[SHORT TASK] Begin at the line containing "lug_pins();" in the entries below and end at the line containing "bpy.context.scene.collection.objects.link(empty)"; transcribe that range exactly and nothing outside it.

[RECORDS SUPPLIED]
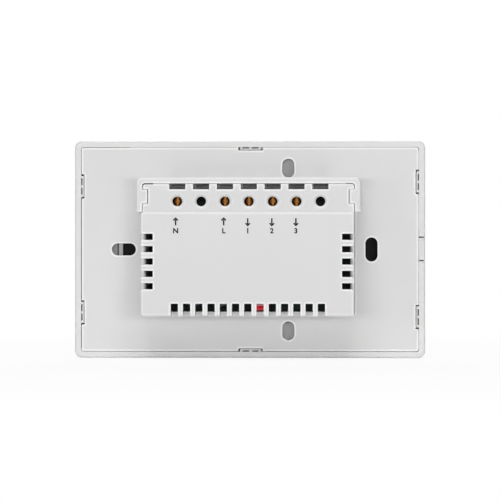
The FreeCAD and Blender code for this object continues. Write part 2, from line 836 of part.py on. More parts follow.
def terminal_block():
    """The dark moulding that holds the clamps, with a chamber for each of the seven positions."""
    y0 = power_board_back_y
    y1 = y0 + block_height
    ends = [terminal_x(terminal_count - 1) - clamp_width / 2 - block_end_wall,
            terminal_x(0) + clamp_width / 2 + block_end_wall]
    back_z = contact_leg_z() - contact_thickness / 2 - clamp_gap - block_end_wall
    body = block(ends[0], ends[1], y0, y1, back_z, block_top_z)
    tools = []
    front_z = terminal_z + clamp_length / 2 + clamp_gap
    for i in range(terminal_count):
        x = terminal_x(i)
        half = clamp_width / 2 + clamp_gap
        tools.append(block(x - half, x + half, clamp_rest_y - clamp_gap,
                           clamp_rest_y + clamp_height + clamp_stroke + clamp_gap,
                           terminal_z - clamp_length / 2 - clamp_gap, front_z))
        tools.append(block(x - wire_entry_width / 2, x + wire_entry_width / 2, wire_entry_floor,
                           wire_entry_floor + wire_entry_height, front_z - join, block_top_z + margin))
        leg = contact_width / 2 + clamp_gap
        tools.append(block(x - leg, x + leg, y0 - margin, contact_top_y + clamp_gap,
                           contact_leg_z() - contact_thickness / 2 - clamp_gap, terminal_z))
        tools.append(rod(x, terminal_z, screw_radius + screw_bearing_gap, y0 + block_height / 2, y1))
        tools.append(rod(x, terminal_z, screw_head_radius + screw_bearing_gap, screw_bearing_y, y1 + margin))
    return cut(body, tools)


def terminal_contact(position):
    """A tinned bar inside the clamp, on a leg that ends in a pin through the board."""
    x = terminal_x(position)
    half = contact_width / 2
    leg_z = contact_leg_z()
    bar = block(x - half, x + half, contact_top_y - contact_thickness, contact_top_y,
                leg_z - contact_thickness / 2, terminal_z + clamp_length / 2 - contact_end_gap)
    leg = block(x - half, x + half, power_board_back_y, contact_top_y,
                leg_z - contact_thickness / 2, leg_z + contact_thickness / 2)
    pin = contact_pin(position, 0.0, power_board_front_y - contact_pin_length, power_board_back_y + join)
    return fuse([bar, leg, pin])


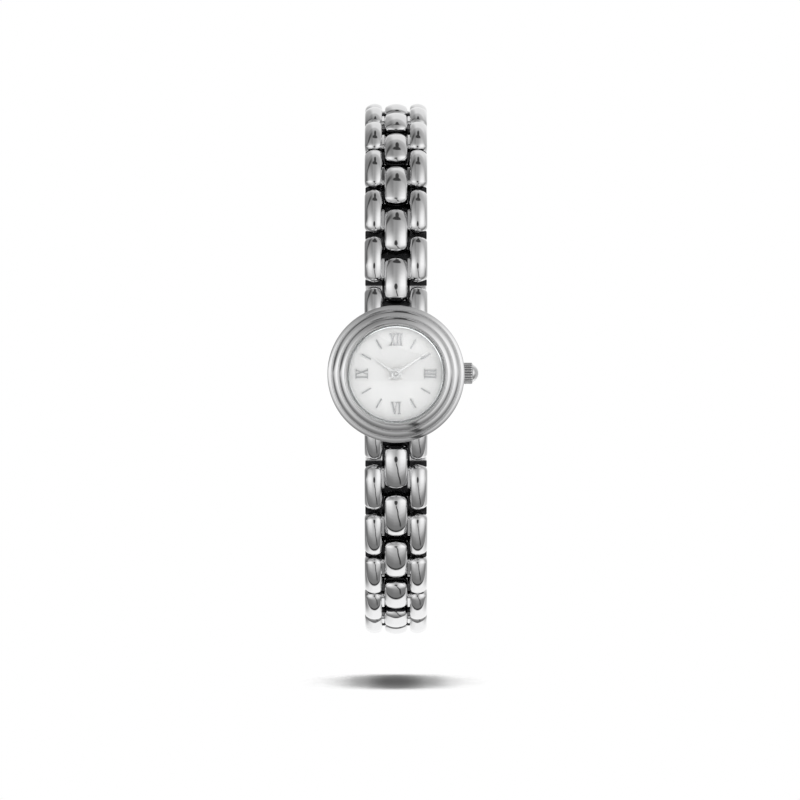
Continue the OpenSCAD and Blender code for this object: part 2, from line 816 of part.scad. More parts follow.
// The foot of a bar: as wide as its barrels where they cross the line of the pins
module bar_foot(x0, x1, s0, s1, peak, crown_r) {
    intersection() {
        translate([0, 0, -link_foot]) linear_extrude(link_foot) intersection() {
            translate([x0, s0]) square([x1 - x0, s1 - s0]);
            union() {
                for (s = [s0 + crown_r, s1 - crown_r]) translate([peak, s]) circle(crown_r, $fn = 120);
                translate([x0, s0 + link_r]) square([x1 - x0, s1 - s0 - link_t]);
            }
        }
        across(x0 - 1, x1 + 1) bar_side(s0, s1);
    }
}

// A pillow-shaped bar: a wide barrel runs into the small barrels of its rolled ends
module crowned_bar(x0, x1, s0, s1, peak, crown_r) {
    over = 0.08;
    reach = 2 * link_t;
    half = (s1 - s0) / 2 - link_r;
    middle = (s0 + s1) / 2;
    depth = (half * half - bar_rise * bar_rise) / (2 * bar_rise);
    slant = reach * [half, depth] / norm([half, depth]);
    intersection() {
        union() {
            intersection() {
                translate([0, middle, -depth])
                    barrel(depth + bar_rise + link_r, x0, x1, peak, crown_r);
                across(x0 - 1, x1 + 1) translate([middle, 0]) polygon([
                    [-half, 0], [-half - slant[0], slant[1]], [half + slant[0], slant[1]], [half, 0]
                ]);
            }
            for (end = [-1, 1]) intersection() {
                translate([0, middle + end * half, 0]) barrel(link_r, x0, x1, peak, crown_r);
                across(x0 - 1, x1 + 1) translate([middle + end * half, 0]) polygon([
                    [0, 0], [end * slant[0], slant[1]], [end * reach, reach], [end * reach, 0]
                ]);
            }
            bar_foot(x0, x1, s0, s1, peak, crown_r);
        }
        translate([0, 0, -link_t]) linear_extrude(2 * link_t) bar_plan(x0, x1, s0 - over, s1 + over);
    }
}

module bar(x0, x1, s0, s1) {
    crowned_bar(x0, x1, s0, s1, side_peak, arc_r(half_w - side_peak, side_sag));
}

// A bright strip beside the centre bar, rounded at its ends
module strip(x0, x1) {
    across(x0, x1) {
        for (s = [saddle_start + strip_r, centre_end - strip_r])
            translate([s, strip_top - strip_r]) circle(strip_r);
        translate([saddle_start + strip_r, saddle_floor])
            square([centre_end - saddle_start - 2 * strip_r, strip_top - saddle_floor]);
        translate([saddle_start, saddle_floor])
            square([centre_end - saddle_start, strip_top - strip_r - saddle_floor]);
    }
}

module saddle() {
    wall = centre_w / 2 + seat;
    for (side = [0, 1]) mirror([side, 0, 0]) strip(wall, side_x + fit);
    translate([-side_x - fit, saddle_start, saddle_floor])
        cube([2 * side_x + 2 * fit, saddle_end - saddle_start, saddle_t]);
}

module link_frame() {
    difference() {
        union() {
            for (side = [0, 1]) mirror([side, 0, 0])
                bar(side_x, half_w, side_start, link_pitch + link_r);
            saddle();
        }
        for (s = [rivet_s, link_pitch]) translate([0, s, 0])
            rod_x(pin_r + tight, -2 * half_w, 2 * half_w);
    }
}

module centre_bar() {
    w = centre_w / 2;
    difference() {
        crowned_bar(-w, w, -link_r, centre_end, 0, arc_r(w, centre_sag));
        translate([-centre_w, saddle_start - fit, -2 * link_t])
            cube([2 * centre_w, link_pitch, 2 * link_t + saddle_floor + saddle_t + seat]);
        translate([0, rivet_s, 0]) rod_x(pin_r + tight, -centre_w, centre_w);
        rod_x(pin_r + run, -centre_w, centre_w);
    }
}

module link_pin(s) {
    translate([0, s, 0]) rod_x(pin_r, -pin_l / 2, pin_l / 2);
}

module link(k, with_pin) {
    at_hinge = hinge(k - 1);
    color(k % 2 == 0 ? "silver" : "gainsboro")
        translate([0, at_hinge[0], at_hinge[1]]) rotate([90 - lean(k), 0, 0]) {
            link_frame();
            centre_bar();
            link_pin(rivet_s);
            if (with_pin) link_pin(link_pitch);
        }
}

module upper_link(k) {
    link(k, true);
}

module lower_link(k) {
    mirror([0, 0, 1]) link(k, k < links);
}

// Clasp

module on_clasp() {
    translate([0, hinge(links)[0], 0]) rotate([-90, 0, 0]) children();
}

module knuckle(place, r, x0, x1) {
    translate([0, place[0], place[1]]) rod_x(r, x0, x1);
}

module clasp_inner_blade() {
    inner = knuckle_w / 2 + fit;
    color("silver") on_clasp() difference() {
        union() {
            translate([-blade_w / 2, -clasp_half + link_r + eye_gap, blade_z])
                cube([blade_w, blade_pin[0] + clasp_half - link_r - eye_gap, blade_t]);
            knuckle([-clasp_half, 0], link_r - fit, -eye_w / 2, eye_w / 2);
            translate([-eye_w / 2, -clasp_half, blade_z + tight])
                cube([eye_w, link_r + eye_gap + 0.5, blade_t - tight]);
            for (side = [0, 1]) mirror([side, 0, 0]) knuckle(blade_pin, knuckle_r, inner, blade_w / 2);
            translate([0, stud_y, blade_z + tight])
                cylinder(r = stud_r, h = cover_z - cover_t - blade_z - fit);
        }
        knuckle([-clasp_half, 0], pin_r + run, -half_w, half_w);
        knuckle(blade_pin, clasp_pin_r + tight, -half_w, half_w);
        translate([-knuckle_w / 2 - fit, blade_pin[0] - knuckle_r - 2 * fit, -link_t])
            cube([knuckle_w + 2 * fit, 2 * link_t, 2 * link_t]);
    }
}

module clasp_middle_blade() {
    w = blade_w - 0.4;
    start = cover_pin[0] + knuckle_r + blade_gap;
    color("gainsboro") on_clasp() difference() {
        union() {
            translate([-w / 2, start, middle_z])
                cube([w, blade_pin[0] - knuckle_r - blade_gap - start, blade_t]);
            translate([-knuckle_w / 2, cover_pin[0], middle_z])
                cube([knuckle_w, blade_pin[0] - cover_pin[0], blade_t]);
            knuckle(cover_pin, knuckle_r, -knuckle_w / 2, knuckle_w / 2);
            knuckle(blade_pin, knuckle_r, -knuckle_w / 2, knuckle_w / 2);
        }
        knuckle(cover_pin, clasp_pin_r + run, -half_w, half_w);
        knuckle(blade_pin, clasp_pin_r + run, -half_w, half_w);
        translate([0, stud_y, -link_t]) cylinder(r = stud_r + blade_gap, h = 2 * link_t);
    }
}

// Section of the cover: a shallow arc outside, open to the wrist between its two walls
module cover_section() {
    arc = arc_r(half_w, cover_sag);
    difference() {
        intersection() {
            translate([0, cover_z - arc]) circle(arc, $fn = 360);
            translate([-half_w, cover_foot]) square([2 * half_w, 2 * link_t]);
        }
        translate([-wall_x, cover_foot - 1]) square([2 * wall_x, cover_z - cover_t - cover_foot + 1]);
    }
}

module clasp_cover() {
    ear = knuckle_w / 2 + fit;
    color("silver") on_clasp() difference() {
        union() {
            translate([0, cover_end, 0]) rotate([90, 0, 0]) linear_extrude(cover_end - cover_pin[0])
                cover_section();
            for (side = [0, 1]) mirror([side, 0, 0]) knuckle(cover_pin, knuckle_r, ear, wall_x + fit);
            knuckle([clasp_half, 0], link_r - fit, -eye_w / 2, eye_w / 2);
            translate([-eye_w / 2, cover_end - 0.8, 0])
                cube([eye_w, clasp_half - cover_end + 0.8, cover_z - 0.1]);
        }
        knuckle(cover_pin, clasp_pin_r + tight, -half_w - 1, half_w + 1);
        knuckle([clasp_half, 0], pin_r + tight, -half_w, half_w);
        translate([-ear, cover_pin[0] - 1, -link_t])
            cube([2 * ear, 1 + knuckle_r + 0.15, link_t + cover_pin[1] + knuckle_r + 0.07]);
    }
}

module clasp_blade_pin() {
    color("gray") on_clasp() knuckle(blade_pin, clasp_pin_r, -blade_w / 2, blade_w / 2);
}

module clasp_cover_pin() {
    color("gray") on_clasp() knuckle(cover_pin, clasp_pin_r, 0.3 - half_w, half_w - 0.3);
}

module clasp_spring_bar() {
    color("gray") on_clasp() knuckle([clasp_half, 0], pin_r, -eye_w / 2, eye_w / 2);
}

case_body();
bezel();
crystal();
crystal_gasket();
case_back();
case_back_gasket();
case_tube();
dial();
hour_markers();
hour_hand();
minute_hand();
hour_wheel();
centre_wheel();
minute_wheel();
intermediate_wheel();
rotor();
stator();
coil();
main_plate();
train_bridge();
bridge_screws();
movement_ring();
battery();
battery_clamp();
circuit_board();
crown();
crown_gasket();
stem();
sliding_pinion();
lug_pins();
clasp_inner_blade();
clasp_middle_blade();
clasp_cover();
clasp_blade_pin();
clasp_cover_pin();
clasp_spring_bar();
for (k = [1:links]) upper_link(k);
for (k = [1:links]) lower_link(k);
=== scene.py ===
"""Looks of the small round steel watch: fine meshes, materials, soft studio and camera."""

import json
from math import atan2, cos, degrees, pi, radians, sin, sqrt

import bpy
import numpy as np
from mathutils import Matrix, Vector


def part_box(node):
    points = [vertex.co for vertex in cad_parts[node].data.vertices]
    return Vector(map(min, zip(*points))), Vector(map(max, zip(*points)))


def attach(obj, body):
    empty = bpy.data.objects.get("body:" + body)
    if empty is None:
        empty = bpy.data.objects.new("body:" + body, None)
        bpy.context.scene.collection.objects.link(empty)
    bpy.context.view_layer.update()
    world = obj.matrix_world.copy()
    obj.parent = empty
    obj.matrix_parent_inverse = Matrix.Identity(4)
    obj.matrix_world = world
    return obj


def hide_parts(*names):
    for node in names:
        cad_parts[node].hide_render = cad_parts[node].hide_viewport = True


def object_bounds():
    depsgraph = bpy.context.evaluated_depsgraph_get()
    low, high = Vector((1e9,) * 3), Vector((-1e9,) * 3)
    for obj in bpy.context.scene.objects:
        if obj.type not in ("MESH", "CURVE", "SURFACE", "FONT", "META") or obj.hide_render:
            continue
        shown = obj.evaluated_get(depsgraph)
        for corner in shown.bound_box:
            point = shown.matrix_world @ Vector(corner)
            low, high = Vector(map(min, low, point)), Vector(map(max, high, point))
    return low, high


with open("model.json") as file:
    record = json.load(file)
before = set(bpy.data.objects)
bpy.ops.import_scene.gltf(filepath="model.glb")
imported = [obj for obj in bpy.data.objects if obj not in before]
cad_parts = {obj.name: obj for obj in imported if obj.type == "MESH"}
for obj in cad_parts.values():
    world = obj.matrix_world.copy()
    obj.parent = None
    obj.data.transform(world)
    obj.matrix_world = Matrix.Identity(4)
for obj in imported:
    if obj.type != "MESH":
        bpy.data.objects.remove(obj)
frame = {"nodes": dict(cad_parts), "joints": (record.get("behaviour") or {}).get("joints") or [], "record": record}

lowest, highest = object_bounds()
MM = 0.001
FULL_TURN = 2 * pi
JOINTS = {joint["name"]: joint for joint in frame["joints"]}
SLOTS = {part["node"]: part["material_slot"] for part in frame["record"]["subparts"]}
BODY_OF = {
    node: body for body, nodes in frame["record"]["behaviour"]["bodies"].items() for node in nodes
}
LINKS = len([name for name in JOINTS if name.startswith("upper_hinge_")])


def span(node, axis):
    """Lowest and highest reach of a CAD node along an axis, in millimetres."""
    low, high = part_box(node)
    return low[axis] / MM, high[axis] / MM


# Gaps and laps between pieces, in millimetres
HAIR = 0.02
LAP = 0.05

# A link: x runs across it, s along it from its near hinge, z outwards
HALF_W = span("upper_link_01", 0)[1]
PITCH = (
    Vector(JOINTS["upper_hinge_02"]["pos_m"]) - Vector(JOINTS["upper_hinge_01"]["pos_m"])
).length / MM
LINK_R = 1.1
LINK_GAP = 0.6
SIDE_W = 2.3
SIDE_PEAK_SHARE = 0.44
STRIP_W = 0.35
BAR_L = PITCH - LINK_GAP
SIDE_START = PITCH + LINK_R - BAR_L
CENTRE_END = BAR_L - LINK_R
SIDE_X = HALF_W - SIDE_W
CENTRE_X = SIDE_X - STRIP_W
SIDE_PEAK = SIDE_X + SIDE_PEAK_SHARE * SIDE_W

# The bars' crowned faces and rolled ends
CENTRE_SAG = 0.47
SIDE_SAG = 0.65
BAR_RISE = 0.5
FOOT = 0.95
BAR_CORNER = 0.6
EDGE = 0.24
FOOT_EDGE = 0.6 * EDGE
EDGE_STEPS, FACE_STEPS = 8, 21
TOP_STEPS, END_STEPS, FOOT_STEPS = 29, 15, 10

# The saddle below the bars, with its strips, ears, ledges and pins; all but the strips are dark steel, painted
# shade down in the gaps
SADDLE_START = SIDE_START + 0.3
SADDLE_END = PITCH - 0.95
SADDLE_BOTTOM = LAP - FOOT
SADDLE_TOP = SADDLE_BOTTOM + 0.3
SADDLE_LIP = 0.5
SADDLE_LIP_T = 0.05
STRIP_TOP = LINK_R - CENTRE_SAG - LAP
STRIP_END_R = 0.55
STRIP_EDGE = 0.08
EAR_R = 0.98
EAR_TOP = 0.35
EAR_END = 0.9
EAR_LAP = 0.1
PLATE_CHAMFER = 0.06
LEDGE_START, FIRST_LEDGE_START = 1.16, 1.42
LEDGE_END = SIDE_START + 0.5
LEDGE_TOP = -0.5
LEDGE_INSET = 0.1
APRON_START, APRON_END = -1.6, -0.3
PIN_R = 0.3
PIN_INSET = 0.01
PIN_ROUND = ((0, 0.06), (0.03, 0.02), (0.08, 0))
STRIP_EDGE_STEPS, STRIP_FACE_STEPS, STRIP_END_STEPS = 5, 4, 9
EAR_STEPS, PIN_STEPS = 16, 24

LUG_HINGE = JOINTS["upper_hinge_01"]["pos_m"]
LUG_START = 7.7
LUG_LEAN = 17


# Meshes

SHARP_ANGLE = 38


def add_mesh(name, points, faces):
    """A mesh object from points in millimetres."""
    mesh = bpy.data.meshes.new(name)
    mesh.from_pydata([tuple(MM * c for c in point) for point in points], [], faces)
    mesh.validate()
    mesh.shade_smooth()
    mesh.set_sharp_from_angle(angle=radians(SHARP_ANGLE))
    made = bpy.data.objects.new(name, mesh)
    bpy.context.collection.objects.link(made)
    return made


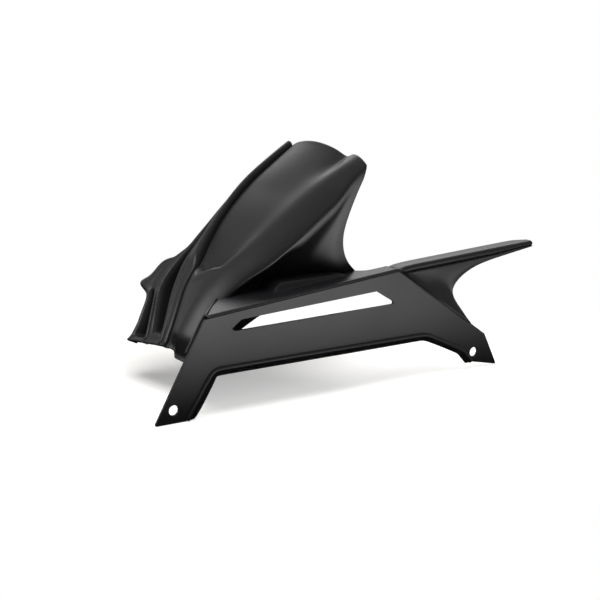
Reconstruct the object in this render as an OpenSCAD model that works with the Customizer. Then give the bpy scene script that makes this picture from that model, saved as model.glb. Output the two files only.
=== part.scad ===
// Rear hugger mudguard: a thin moulded shell that curves over the wheel, with a flat chain-side plate,
// a shelf that joins them, a rear beak and two drilled feet. One moulding throughout, so one solid.
// X runs rearward along the plate, Y from the plate toward the far side and Z up. The pieces are drawn from the
// front toe on the ground, and the whole is moved at the end so that the frame starts in the front hole.

/* [Output] */
// part to draw
// colour of the moulding
shade = [0.16, 0.16, 0.17];

/* [Moulding] */
// wall of the plate, shelf and beak
wall = 3; // [2:0.5:4]
// wall of the curved shell
skin = 3; // [2.4:0.2:3.6]
// radius rolled along the top edge of the plate
roll_r = 5; // [4:0.5:7]

/* [Side plate] */
// length at the ground, front toe to rear toe
plate_len = 401; // [385:1:420]
// top front corner, rearward of the front toe
top_front_x = 53.5; // [50:0.5:58]
// height of the top front corner
top_front_z = 96.8; // [92:0.2:101]
// climb of the top edge toward the rear, degrees
top_slope = 5.3; // [4.5:0.1:6]
// length of the top edge
top_len = 218.5; // [212:0.5:224]
// height of the straight underside between the feet
underside_z = 44.6; // [42:0.2:47]
// front end of that underside
underside_front = 66; // [64:1:70]
// rear end of that underside
underside_rear = 308; // [300:1:314]
// width of the front foot at the ground
front_foot_w = 33.5; // [30:0.5:37]
// width of the rear foot at the ground
rear_foot_w = 34; // [31:0.5:37]
// corner rounding of the plate outline
plate_corner_r = 3; // [2:0.5:4]

/* [Mounting holes] */
// bore of both mounting holes
hole_d = 9.9; // [8:0.1:12]
// front hole, rearward of the toe
front_hole_x = 19.6; // [18:0.1:21]
// front hole height
front_hole_z = 12.6; // [11.5:0.1:14]
// distance between the holes along the ground
hole_pitch = 350.4; // [346:0.1:355]
// rear hole height
rear_hole_z = 17.6; // [16:0.1:19]

/* [Slot] */
// front end of the slot
slot_front_x = 83; // [80:1:88]
// rear end of the slot
slot_rear_x = 267; // [262:1:270]
// height of the slot's lower edge at the front
slot_low_z = 78.6; // [76:0.2:81]
// opening height at the front
slot_front_h = 11.4; // [9:0.2:13]
// opening height at the rear
slot_rear_h = 16.6; // [14:0.2:18]
// climb of the lower edge along the slot
slot_rise = 3; // [2:0.2:4]
// rounding of the slot's corners
slot_r = 3; // [2:0.5:4]

/* [Lower lip] */
// width of the turned-back lip on the front foot
lip_front_w = 9.4; // [7:0.2:11]
// width of the lip under the plate
lip_mid_w = 6.2; // [5:0.2:8]
// width of the lip at the rear foot
lip_rear_w = 4; // [3:0.2:6]
// how far the lip leans back from the face
lip_back = 4; // [3:0.2:5]
// height of the bead where the lip begins
bead_h = 1.3; // [0.8:0.1:2]

/* [Beak] */
// how far the beak's web sits behind the plate at its top
beak_set = 6.5; // [5:0.5:8]
// climb of the beak's top edge, degrees
beak_slope = 3.3; // [2.5:0.1:4]
// length of the beak from the plate's corner
beak_len = 177; // [165:1:185]
// depth of the flange along the top of the beak
beak_flange = 18; // [14:0.5:22]
// width of the slanting step in front of the web, at its top
riser_w = 12.8; // [10:0.2:15]
// height of the beak's flange under the corner of the plate
beak_drop = 2.2; // [1:0.2:3]

/* [Shelf] */
// depth of the shelf at the rear of the shell
shelf_rear_y = 35; // [32:1:37]
// depth of the shelf behind the shell, at the beak
shelf_tail_y = 20; // [17:0.5:22]
// depth of the shelf where the shell's front begins
shelf_front_y = 52; // [48:1:55]
// height of the pad raised along the shelf
pad_h = 6; // [4:0.5:7]
// front end of the pad
pad_front_x = 151; // [146:1:156]
// rear end of the pad
pad_rear_x = 226; // [220:1:230]
// outer edge of the pad
pad_y = 23; // [20:1:26]

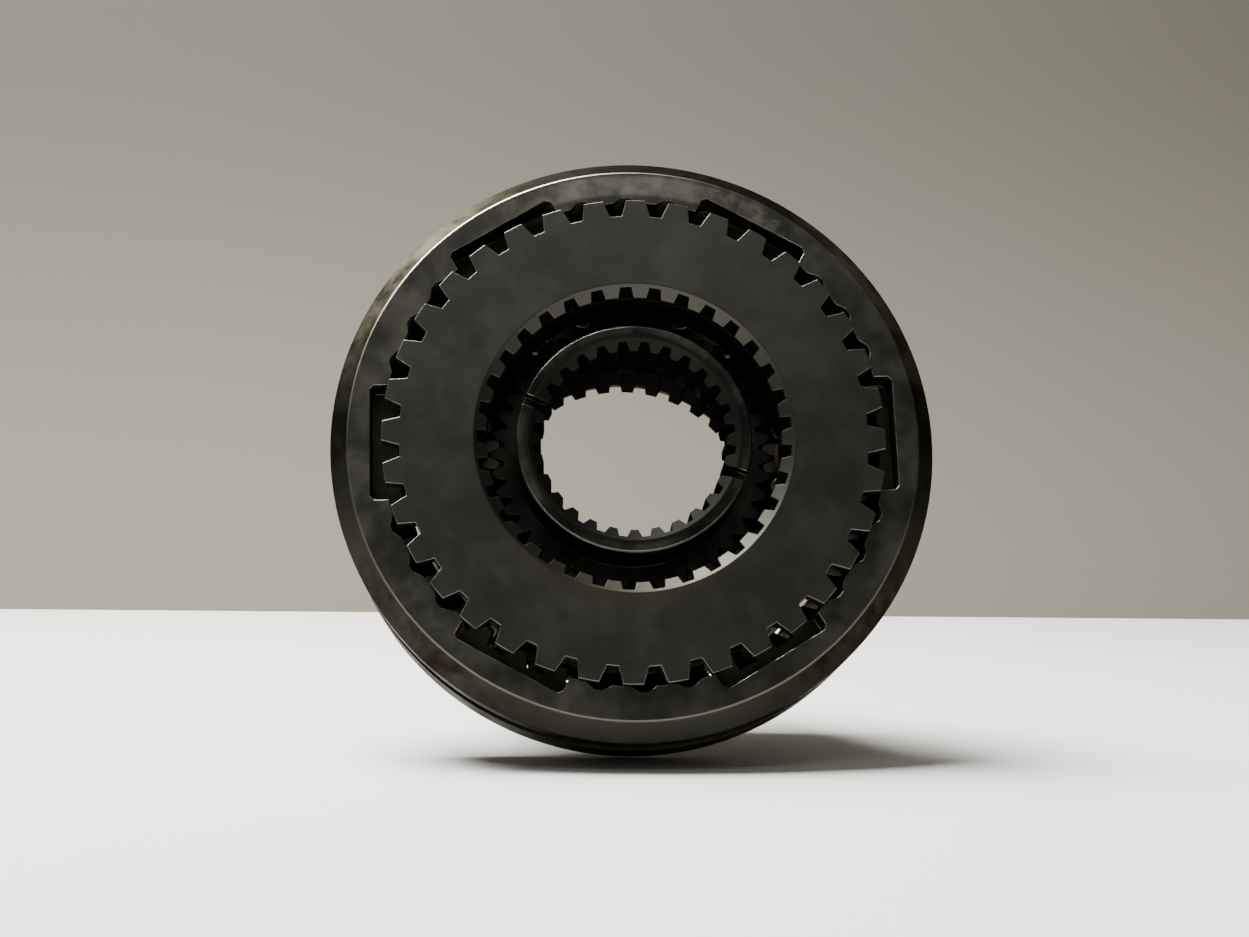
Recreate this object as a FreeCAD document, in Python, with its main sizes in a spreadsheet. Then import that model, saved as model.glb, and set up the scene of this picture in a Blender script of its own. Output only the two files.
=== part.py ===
"""Planetary gear set of a range gearbox, with a toothed clutch plate in front of its sliding ring gear.

Every piece is modelled on its own axis, which is its local Y axis. Its front end is at local y = 0 and
+Y runs towards the back. A placement then puts it on the main axis at its depth behind the ring gear's
front face. Angles run anticlockwise as seen from the front, from +X towards +Z. The row's origin is on
the main axis, in the rear face of the carrier's hub. All sizes are in millimetres and degrees.
"""

import FreeCAD, Part
import math
import os
import re

import Sketcher
from FreeCAD import Placement, Rotation, Vector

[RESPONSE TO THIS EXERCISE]
lug_pins();
clasp_inner_blade();
clasp_middle_blade();
clasp_cover();
clasp_blade_pin();
clasp_cover_pin();
clasp_spring_bar();
for (k = [1:links]) upper_link(k);
for (k = [1:links]) lower_link(k);
=== scene.py ===
"""Looks of the small round steel watch: fine meshes, materials, soft studio and camera."""

import json
from math import atan2, cos, degrees, pi, radians, sin, sqrt

import bpy
import numpy as np
from mathutils import Matrix, Vector


def part_box(node):
    points = [vertex.co for vertex in cad_parts[node].data.vertices]
    return Vector(map(min, zip(*points))), Vector(map(max, zip(*points)))


def attach(obj, body):
    empty = bpy.data.objects.get("body:" + body)
    if empty is None:
        empty = bpy.data.objects.new("body:" + body, None)
        bpy.context.scene.collection.objects.link(empty)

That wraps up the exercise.